Eine weitere beruhigende Entwicklung, die zumindest schon einmal verbal eingeleitet wurde, ist jene am Mediensektor. Nachdem der „Standard“ über die – nicht einmal von ihm, sondern von französischen Journalisten gemachten – Videos vom Simmeringer FPÖ-Stammtisch berichtete, war die Aufregung allenthalben groß – am allergrößten aber in der FPÖ selbst. Dabei handelte es sich bei dem Material durchwegs um ohnehin längst handelsübliche FPÖ-Sprüche. Und zumindest die Auslassungen gegen den künftigen, stündlich kleiner werdenden Juniorpartner in der Koalition sind ja nicht einmal alle grundfalsch. Und: Gegen die vollkommen irrwitzigen Ungeheuerlichkeiten, die ein Donald Trump gewohnheitsmäßig von sich gibt – und mit denen er auch noch Erfolg hat –, ist sowieso jeder Blaue ein blutiger Anfänger. Und der regt sich auch nicht auf, wenn er dabei gefilmt wird – ganz im Gegenteil. Die Erfahrung lehrt also: We ain’t seen nothing yet!
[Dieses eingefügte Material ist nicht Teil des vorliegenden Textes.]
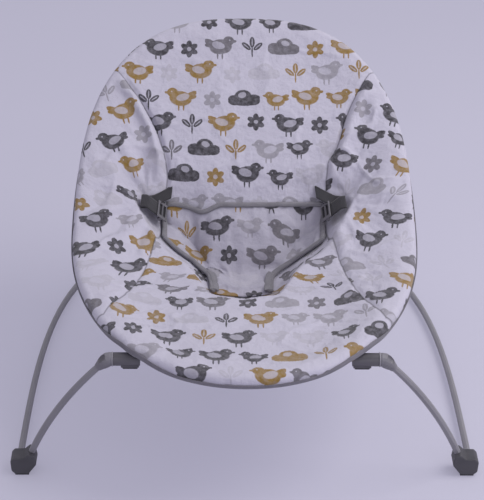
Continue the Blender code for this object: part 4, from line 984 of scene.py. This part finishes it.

Auch dass der Wiener FPÖ-Chef Dominik Nepp – dessen letzte brillante Idee war, das Bundesheer nach Favoriten zu schicken, auf dass es dort handstreichartig den Reumannplatz zurückerobere – den „Standard“ öffentlich zu einem „Scheißblatt“ erklärte, reicht auf der nach oben offenen Trump-Skala gerade einmal ein zu einem sanften Schnackerl. Und dass ihm beim dazu verbreiteten Hashtag #presseförderungnurnochfürechtequalitätsmedien auch noch zwischen „für“ und „echte“ ein r abhanden kam, muss man halt seiner begreiflichen Erregung zuschreiben. FPÖ-Politiker sind ja gewohnheitsmäßig begreiflich erregt. Aber: Die Richtung stimmt!

Und die ÖVP? Die kommt weder aus dem Staunen heraus noch mit den Lippenbekenntnissen zu Demokratie und Menschenrechten und Pressefreiheit usw. nach, seit der zukünftige Kanzler der Herzen aller Österreicher in seiner jetzt schon legendären Sieges-Pressekonferenz die bedingungslose Kapitulation seines bei der Wahl um horrende 2,5 Prozentpunkte hinter ihm gelegenen, nunmehrigen schwarzen Wurmfortsatzes eingefordert hat. Und wohl auch bekommen hat. Und zumindest mit der Medienlandschaft fremdelt die ÖVP ja ohnehin auch ein wenig, spätestens seit allem, was diese Sebastian Kurz angetan hat. Könnte sein, dass diese Tatsache das schwarze Bollwerk gegen blaue Erziehungsmaßnahmen etwas bröckliger ausfallen lassen lässt.

Aber: Machen Sie sich keine Sorgen! Nicht um faktenbasierte Medien, nicht um profil – und schon gar nicht um diese Seite. Sie wird selbstverständlich weiter bestehen.

Ab nächster Woche übernimmt sie bloß mein geschätzter Kollege Ferdinand Wegscheider.